- **AIM**
Count the lines that include the string "scene", and give only that number.

- **PROVIDED DATA**
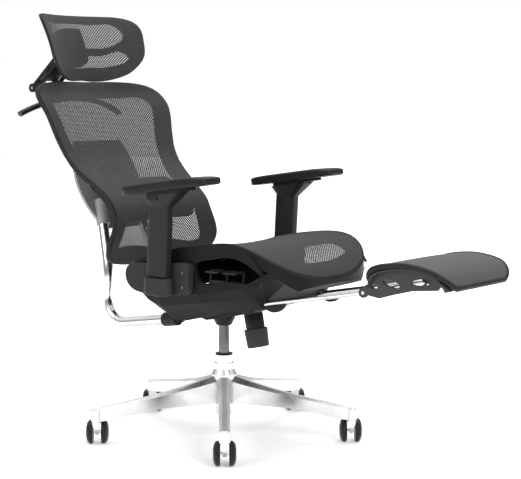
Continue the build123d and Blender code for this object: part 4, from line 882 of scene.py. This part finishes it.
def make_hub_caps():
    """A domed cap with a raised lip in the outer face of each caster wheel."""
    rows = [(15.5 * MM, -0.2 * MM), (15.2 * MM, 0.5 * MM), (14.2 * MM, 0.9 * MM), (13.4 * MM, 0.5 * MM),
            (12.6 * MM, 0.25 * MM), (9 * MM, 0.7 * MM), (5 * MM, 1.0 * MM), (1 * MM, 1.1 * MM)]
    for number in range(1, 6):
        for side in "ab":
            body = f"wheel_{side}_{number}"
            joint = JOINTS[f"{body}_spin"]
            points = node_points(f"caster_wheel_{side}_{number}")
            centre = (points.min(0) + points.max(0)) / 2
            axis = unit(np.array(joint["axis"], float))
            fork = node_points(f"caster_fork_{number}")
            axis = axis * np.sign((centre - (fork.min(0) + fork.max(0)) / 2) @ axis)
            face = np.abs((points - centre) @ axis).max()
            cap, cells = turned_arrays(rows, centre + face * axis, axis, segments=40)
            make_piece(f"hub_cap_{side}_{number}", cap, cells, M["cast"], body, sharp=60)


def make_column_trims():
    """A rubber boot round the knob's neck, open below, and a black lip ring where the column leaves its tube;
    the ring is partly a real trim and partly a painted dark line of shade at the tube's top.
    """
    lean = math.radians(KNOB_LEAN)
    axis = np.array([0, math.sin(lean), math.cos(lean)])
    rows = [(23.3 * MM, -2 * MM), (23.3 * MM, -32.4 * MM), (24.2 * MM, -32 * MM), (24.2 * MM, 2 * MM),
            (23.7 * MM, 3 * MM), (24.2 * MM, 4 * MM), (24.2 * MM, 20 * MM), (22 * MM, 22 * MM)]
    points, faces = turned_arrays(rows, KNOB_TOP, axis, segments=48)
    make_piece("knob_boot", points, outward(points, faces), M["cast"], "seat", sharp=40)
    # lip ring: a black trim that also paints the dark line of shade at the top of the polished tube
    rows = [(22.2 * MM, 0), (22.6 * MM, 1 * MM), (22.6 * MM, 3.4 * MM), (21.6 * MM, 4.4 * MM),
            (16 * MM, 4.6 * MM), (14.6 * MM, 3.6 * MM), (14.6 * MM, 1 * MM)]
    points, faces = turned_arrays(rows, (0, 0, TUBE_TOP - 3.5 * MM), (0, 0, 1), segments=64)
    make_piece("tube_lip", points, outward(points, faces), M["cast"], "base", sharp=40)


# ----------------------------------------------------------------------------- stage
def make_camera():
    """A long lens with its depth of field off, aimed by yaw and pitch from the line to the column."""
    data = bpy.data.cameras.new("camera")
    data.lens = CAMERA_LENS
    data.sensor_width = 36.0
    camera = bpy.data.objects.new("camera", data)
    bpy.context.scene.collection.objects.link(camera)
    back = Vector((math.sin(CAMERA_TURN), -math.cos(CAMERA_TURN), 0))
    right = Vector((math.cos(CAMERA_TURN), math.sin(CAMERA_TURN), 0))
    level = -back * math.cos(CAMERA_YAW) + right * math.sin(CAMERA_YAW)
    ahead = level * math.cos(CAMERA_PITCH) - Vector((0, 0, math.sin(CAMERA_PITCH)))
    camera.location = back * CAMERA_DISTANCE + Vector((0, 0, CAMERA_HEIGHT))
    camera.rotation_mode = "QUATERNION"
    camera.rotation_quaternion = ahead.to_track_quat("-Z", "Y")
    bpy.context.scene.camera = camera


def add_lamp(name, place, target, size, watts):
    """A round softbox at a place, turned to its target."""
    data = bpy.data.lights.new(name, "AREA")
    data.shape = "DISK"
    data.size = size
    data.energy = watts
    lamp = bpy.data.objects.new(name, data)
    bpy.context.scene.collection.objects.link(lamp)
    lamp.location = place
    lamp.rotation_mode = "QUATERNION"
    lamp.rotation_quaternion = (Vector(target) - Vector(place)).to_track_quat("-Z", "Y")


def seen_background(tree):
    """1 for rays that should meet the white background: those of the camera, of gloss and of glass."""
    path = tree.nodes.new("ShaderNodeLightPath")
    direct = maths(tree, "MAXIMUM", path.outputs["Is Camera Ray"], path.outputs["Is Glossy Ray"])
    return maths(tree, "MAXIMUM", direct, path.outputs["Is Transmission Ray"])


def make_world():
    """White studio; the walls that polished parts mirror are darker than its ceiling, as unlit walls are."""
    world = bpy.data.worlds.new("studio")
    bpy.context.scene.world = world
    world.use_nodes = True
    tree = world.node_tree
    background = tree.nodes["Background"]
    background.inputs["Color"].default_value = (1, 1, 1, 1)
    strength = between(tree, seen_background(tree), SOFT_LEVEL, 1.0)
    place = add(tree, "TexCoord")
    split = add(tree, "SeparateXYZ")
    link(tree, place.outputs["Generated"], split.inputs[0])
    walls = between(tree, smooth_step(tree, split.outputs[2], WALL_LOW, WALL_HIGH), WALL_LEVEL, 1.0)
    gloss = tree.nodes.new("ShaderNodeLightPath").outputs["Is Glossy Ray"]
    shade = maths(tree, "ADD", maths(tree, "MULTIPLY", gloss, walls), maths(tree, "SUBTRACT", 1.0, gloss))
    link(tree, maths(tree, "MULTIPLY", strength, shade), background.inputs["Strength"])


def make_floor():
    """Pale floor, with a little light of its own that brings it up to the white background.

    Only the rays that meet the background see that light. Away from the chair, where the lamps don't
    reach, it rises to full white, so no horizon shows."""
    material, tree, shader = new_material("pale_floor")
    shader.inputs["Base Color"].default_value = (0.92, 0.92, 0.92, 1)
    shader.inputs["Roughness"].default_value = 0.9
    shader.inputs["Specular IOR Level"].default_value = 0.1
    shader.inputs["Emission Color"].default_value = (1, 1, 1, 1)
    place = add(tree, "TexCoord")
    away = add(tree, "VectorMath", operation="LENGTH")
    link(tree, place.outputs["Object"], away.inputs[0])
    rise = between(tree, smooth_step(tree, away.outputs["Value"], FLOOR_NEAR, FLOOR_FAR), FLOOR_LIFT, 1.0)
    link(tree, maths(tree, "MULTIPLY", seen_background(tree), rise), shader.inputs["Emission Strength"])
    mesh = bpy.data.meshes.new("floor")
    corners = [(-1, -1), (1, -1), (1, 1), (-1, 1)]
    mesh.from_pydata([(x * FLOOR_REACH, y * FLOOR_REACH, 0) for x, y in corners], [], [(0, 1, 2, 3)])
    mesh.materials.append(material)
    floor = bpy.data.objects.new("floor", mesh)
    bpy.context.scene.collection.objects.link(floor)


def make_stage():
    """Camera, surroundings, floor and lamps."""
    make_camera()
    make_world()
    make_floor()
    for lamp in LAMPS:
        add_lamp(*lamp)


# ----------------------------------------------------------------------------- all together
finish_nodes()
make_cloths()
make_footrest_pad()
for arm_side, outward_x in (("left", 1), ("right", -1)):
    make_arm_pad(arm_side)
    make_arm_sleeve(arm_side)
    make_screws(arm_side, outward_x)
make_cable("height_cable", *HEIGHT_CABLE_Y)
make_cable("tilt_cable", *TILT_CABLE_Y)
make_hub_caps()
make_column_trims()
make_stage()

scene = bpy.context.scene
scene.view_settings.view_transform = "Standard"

- **COMPLETE RESPONSE**
8